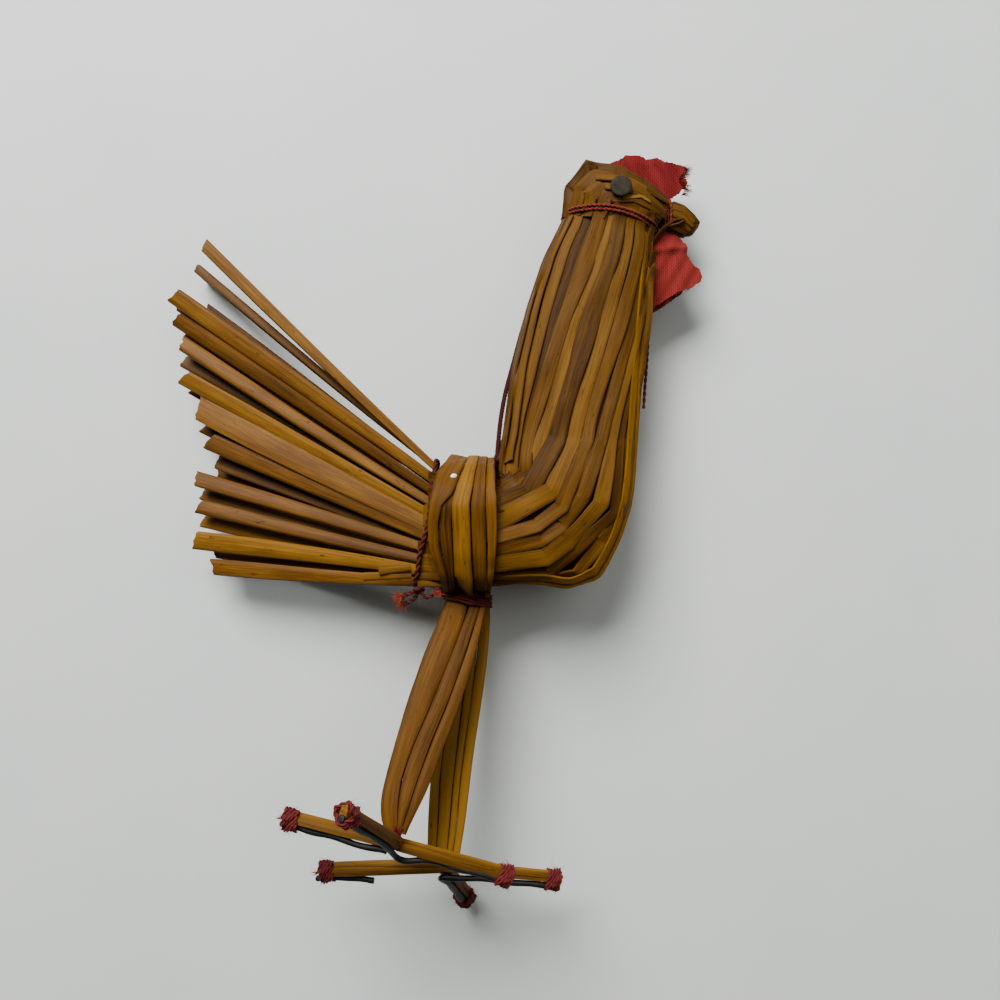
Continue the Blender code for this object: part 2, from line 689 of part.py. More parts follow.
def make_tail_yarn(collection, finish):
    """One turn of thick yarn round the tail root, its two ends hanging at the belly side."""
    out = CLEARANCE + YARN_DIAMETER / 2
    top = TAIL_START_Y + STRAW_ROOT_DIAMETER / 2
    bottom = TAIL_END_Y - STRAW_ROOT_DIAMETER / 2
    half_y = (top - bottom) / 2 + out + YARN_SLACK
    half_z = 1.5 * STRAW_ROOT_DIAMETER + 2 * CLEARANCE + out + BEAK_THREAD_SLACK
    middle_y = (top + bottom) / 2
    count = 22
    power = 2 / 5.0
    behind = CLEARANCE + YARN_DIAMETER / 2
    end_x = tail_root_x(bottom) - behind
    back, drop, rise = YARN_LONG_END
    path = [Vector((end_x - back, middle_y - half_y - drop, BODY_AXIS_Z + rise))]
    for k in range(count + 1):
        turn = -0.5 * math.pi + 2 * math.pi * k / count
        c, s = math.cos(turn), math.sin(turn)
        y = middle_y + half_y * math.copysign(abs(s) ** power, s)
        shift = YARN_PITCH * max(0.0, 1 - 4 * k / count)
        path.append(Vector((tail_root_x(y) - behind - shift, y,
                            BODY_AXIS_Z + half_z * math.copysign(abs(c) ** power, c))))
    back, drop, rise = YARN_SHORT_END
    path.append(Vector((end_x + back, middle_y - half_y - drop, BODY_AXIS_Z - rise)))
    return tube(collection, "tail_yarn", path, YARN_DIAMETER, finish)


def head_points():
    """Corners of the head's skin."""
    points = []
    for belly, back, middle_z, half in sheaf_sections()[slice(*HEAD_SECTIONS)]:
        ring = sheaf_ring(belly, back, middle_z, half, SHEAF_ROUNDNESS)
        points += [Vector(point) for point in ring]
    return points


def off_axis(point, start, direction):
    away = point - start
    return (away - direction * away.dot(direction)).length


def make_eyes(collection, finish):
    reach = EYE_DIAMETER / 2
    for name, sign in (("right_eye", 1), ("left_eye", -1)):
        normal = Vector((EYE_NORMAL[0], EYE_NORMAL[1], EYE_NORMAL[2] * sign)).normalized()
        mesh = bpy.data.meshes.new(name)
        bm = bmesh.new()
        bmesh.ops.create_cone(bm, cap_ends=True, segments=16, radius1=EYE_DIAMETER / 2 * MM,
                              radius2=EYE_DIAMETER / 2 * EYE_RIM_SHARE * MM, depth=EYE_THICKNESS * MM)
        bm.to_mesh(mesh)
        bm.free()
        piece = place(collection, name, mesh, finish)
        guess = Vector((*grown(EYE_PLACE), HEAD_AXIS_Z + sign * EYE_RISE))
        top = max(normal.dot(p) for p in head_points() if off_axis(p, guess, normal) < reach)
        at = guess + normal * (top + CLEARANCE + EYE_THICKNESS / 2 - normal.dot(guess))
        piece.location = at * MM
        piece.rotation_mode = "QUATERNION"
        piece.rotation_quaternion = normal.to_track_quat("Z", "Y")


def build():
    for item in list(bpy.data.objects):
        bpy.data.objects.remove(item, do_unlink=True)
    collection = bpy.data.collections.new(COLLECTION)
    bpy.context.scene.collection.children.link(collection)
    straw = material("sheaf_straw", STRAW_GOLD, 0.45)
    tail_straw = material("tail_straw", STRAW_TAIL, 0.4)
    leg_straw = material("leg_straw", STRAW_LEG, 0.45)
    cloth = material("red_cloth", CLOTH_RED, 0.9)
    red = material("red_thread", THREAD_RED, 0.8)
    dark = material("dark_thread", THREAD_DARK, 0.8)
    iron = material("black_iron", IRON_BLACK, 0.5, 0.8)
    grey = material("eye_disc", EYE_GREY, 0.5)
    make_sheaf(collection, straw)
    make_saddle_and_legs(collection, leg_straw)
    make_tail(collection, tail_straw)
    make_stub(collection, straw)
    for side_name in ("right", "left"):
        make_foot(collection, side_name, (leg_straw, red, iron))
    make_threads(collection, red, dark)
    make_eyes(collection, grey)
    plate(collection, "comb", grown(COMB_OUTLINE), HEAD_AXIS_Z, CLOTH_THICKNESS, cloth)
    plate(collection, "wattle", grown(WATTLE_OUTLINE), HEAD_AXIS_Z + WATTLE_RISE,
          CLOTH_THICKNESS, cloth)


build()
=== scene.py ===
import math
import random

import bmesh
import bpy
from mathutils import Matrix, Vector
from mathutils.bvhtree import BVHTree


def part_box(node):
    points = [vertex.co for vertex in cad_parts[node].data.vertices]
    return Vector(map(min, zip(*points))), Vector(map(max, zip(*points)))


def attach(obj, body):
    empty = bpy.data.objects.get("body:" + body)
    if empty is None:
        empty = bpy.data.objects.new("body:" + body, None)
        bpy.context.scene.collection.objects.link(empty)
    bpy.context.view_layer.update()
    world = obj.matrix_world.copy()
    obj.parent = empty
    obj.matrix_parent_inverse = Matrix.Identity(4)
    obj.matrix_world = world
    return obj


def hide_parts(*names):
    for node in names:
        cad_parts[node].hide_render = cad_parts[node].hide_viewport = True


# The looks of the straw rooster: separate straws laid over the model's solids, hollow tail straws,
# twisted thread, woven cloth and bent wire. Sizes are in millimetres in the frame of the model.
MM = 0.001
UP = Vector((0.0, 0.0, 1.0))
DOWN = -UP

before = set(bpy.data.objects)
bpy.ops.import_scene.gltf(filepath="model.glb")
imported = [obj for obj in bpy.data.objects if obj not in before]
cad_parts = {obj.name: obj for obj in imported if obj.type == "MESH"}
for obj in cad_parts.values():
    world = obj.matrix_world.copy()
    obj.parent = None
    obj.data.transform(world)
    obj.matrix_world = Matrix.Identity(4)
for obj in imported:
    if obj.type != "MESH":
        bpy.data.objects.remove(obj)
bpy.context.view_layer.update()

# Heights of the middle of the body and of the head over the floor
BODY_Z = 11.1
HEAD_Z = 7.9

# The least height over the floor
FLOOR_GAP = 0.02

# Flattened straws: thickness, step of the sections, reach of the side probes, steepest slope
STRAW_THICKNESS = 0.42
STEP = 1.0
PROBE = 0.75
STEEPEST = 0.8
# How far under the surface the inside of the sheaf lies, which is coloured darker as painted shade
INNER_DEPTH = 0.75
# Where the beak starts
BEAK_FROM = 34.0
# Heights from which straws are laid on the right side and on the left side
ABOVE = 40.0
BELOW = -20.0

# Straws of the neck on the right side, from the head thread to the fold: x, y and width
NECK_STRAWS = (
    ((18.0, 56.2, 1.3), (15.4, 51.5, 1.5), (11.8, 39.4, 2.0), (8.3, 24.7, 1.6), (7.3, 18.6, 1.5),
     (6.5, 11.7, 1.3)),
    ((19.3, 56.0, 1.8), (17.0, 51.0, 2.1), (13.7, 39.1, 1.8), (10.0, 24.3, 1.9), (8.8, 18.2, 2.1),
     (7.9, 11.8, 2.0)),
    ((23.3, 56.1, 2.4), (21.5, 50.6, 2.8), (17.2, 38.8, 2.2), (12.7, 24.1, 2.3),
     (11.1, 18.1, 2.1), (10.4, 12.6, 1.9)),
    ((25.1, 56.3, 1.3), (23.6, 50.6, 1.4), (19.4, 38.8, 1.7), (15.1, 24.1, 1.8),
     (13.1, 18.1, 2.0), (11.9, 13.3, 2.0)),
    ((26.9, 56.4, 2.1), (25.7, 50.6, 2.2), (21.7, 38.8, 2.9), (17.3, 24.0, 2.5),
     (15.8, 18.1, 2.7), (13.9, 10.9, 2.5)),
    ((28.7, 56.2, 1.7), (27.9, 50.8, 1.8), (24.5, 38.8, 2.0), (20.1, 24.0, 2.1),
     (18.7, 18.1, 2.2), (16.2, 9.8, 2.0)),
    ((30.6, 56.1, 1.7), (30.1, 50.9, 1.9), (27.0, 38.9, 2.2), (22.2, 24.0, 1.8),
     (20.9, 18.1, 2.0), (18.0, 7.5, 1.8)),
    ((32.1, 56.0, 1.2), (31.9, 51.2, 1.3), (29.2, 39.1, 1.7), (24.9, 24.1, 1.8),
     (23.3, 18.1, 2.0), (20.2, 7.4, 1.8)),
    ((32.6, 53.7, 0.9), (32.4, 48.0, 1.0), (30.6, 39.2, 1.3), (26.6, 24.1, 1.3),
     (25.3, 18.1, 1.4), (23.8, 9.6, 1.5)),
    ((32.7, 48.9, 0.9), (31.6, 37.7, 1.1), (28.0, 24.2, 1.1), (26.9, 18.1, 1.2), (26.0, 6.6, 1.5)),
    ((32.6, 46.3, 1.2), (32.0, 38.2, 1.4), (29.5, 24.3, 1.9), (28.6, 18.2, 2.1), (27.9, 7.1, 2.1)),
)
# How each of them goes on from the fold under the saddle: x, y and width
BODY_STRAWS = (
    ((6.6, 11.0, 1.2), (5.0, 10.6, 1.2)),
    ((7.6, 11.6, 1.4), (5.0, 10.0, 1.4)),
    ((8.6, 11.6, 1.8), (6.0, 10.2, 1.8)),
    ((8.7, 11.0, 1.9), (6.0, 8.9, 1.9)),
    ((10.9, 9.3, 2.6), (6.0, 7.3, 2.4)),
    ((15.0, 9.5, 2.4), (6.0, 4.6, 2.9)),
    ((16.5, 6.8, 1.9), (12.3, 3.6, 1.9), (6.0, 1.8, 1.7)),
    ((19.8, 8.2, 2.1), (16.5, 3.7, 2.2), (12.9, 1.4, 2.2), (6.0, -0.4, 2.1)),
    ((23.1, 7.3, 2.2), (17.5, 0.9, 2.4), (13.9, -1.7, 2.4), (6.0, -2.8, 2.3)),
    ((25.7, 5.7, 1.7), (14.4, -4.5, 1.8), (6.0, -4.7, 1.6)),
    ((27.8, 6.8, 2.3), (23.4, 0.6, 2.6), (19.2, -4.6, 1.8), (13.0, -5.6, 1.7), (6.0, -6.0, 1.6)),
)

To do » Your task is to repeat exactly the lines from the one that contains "for side_name in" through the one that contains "points = [vertex.co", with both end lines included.

Result for this task »
    for side_name in ("right", "left"):
        make_foot(collection, side_name, (leg_straw, red, iron))
    make_threads(collection, red, dark)
    make_eyes(collection, grey)
    plate(collection, "comb", grown(COMB_OUTLINE), HEAD_AXIS_Z, CLOTH_THICKNESS, cloth)
    plate(collection, "wattle", grown(WATTLE_OUTLINE), HEAD_AXIS_Z + WATTLE_RISE,
          CLOTH_THICKNESS, cloth)


build()
=== scene.py ===
import math
import random

import bmesh
import bpy
from mathutils import Matrix, Vector
from mathutils.bvhtree import BVHTree


def part_box(node):
    points = [vertex.co for vertex in cad_parts[node].data.vertices]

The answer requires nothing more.